An enterolith is a mineral concretion or calculus formed anywhere in the gastrointestinal system. Enteroliths are uncommon and usually incidental findings but, once found, they require at a minimum watchful waiting. If there is evidence of complications, they must be removed. An enterolith may form around a nidus, a small foreign object such as a seed, pebble, or piece of twine that serves as an irritant. In this respect, an enterolith forms by a process similar to the creation of a pearl. An enterolith is not to be confused with a gastrolith, which helps digestion.

==In equines==
Equine enteroliths are found by walking pastures or turning over manure compost piles to find small enteroliths, during necroscopy, and increasingly, during surgery for colic. Therefore, the incidence of asymptomatic enteroliths is unknown.

Equine enteroliths are typically smoothly spherical or tetrahedral, consist mostly of the mineral struvite (ammonium magnesium phosphate), and have concentric rings of mineral precipitated around a nidus.

Enteroliths in horses were reported widely in the 19th century, infrequently in the early 20th century, and now increasingly. They have also been reported in zebras: five in a zoo in California and one in a zoo in Wisconsin. Struvite enteroliths are associated with elevated pH and mineral concentrations in the lumen. In California, struvite enteroliths are associated also with a high proportion of alfalfa in the feed and less access to grass pasture. This association has been attributed to the cultivation of alfalfa on serpentine soils, resulting in high concentrations of magnesium in the alfalfa.

==In humans==
In humans, enteroliths are rare and may be difficult to distinguish from gall stones. Their chemical composition is diverse, and rarely can a nidus be found. A differential diagnosis of an enterolith requires the enterolith, a normal gallbladder, and a diverticulum.

An enterolith typically forms within a diverticulum. An enterolith formed in a Meckel's diverticulum sometimes is known as a Meckel's enterolith. Improper use of magnesium oxide as a long-term laxative has been reported to cause enteroliths and/or medication bezoars.

Most enteroliths are not apparent and cause no complications. However, any complications that do occur are likely to be severe. Of these, bowel obstruction is most common, followed by ileus and perforation. Bowel obstruction and ileus typically occur when a large enterolith is expelled from a diverticulum into the lumen. Perforation typically occurs within the diverticulum.

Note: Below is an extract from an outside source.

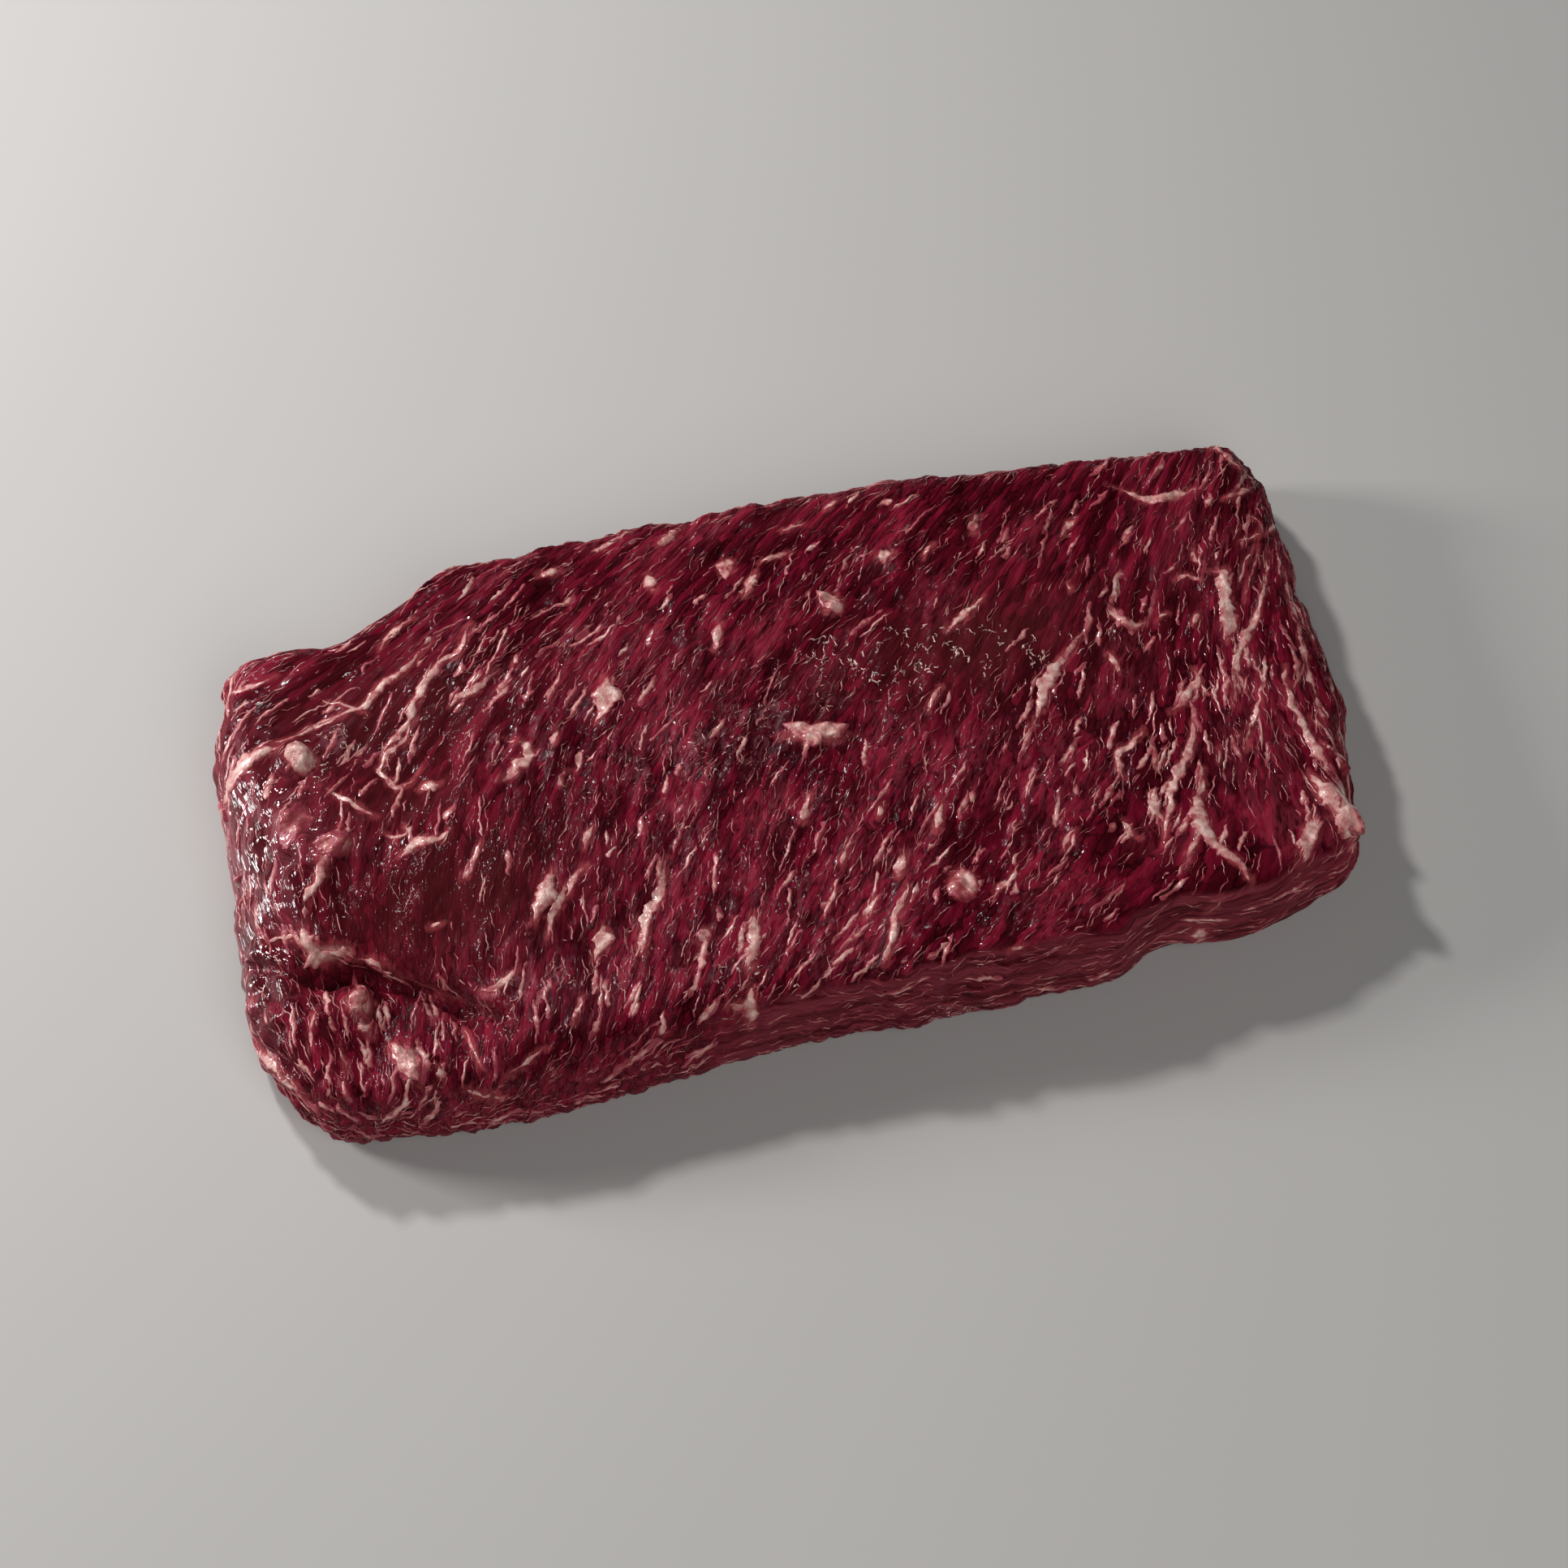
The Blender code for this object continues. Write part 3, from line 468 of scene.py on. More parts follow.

On plain X-rays, the visibility of the enterolith depends on its calcium content. Calcium-rich stones usually demonstrate a radiodense rim and a relatively radioluscent core. Choleic acid stones are almost always radiolucent. They sometimes can be visualized on CT scans without contrast; presence of contrast in the lumen may reveal the enterolith as a void. Most often, they are visualized using ultrasound.

Although recent surveys of enterolith composition are lacking, one early review notes struvite (as in equines), calcium phosphate, and calcium carbonate and reports choleic acid. Deoxycholic acid and cholic acid have also been reported.

===Treatment===
In simple cases of obstruction, where there are no complications, a variety of non-surgical and surgical techniques are used to remove the enterolith. These include crushing the enterolith and milking it back to the stomach or forward to the colon, surgical removal via an uninvolved segment of the gastrointestinal tract, and resection of the involved segment.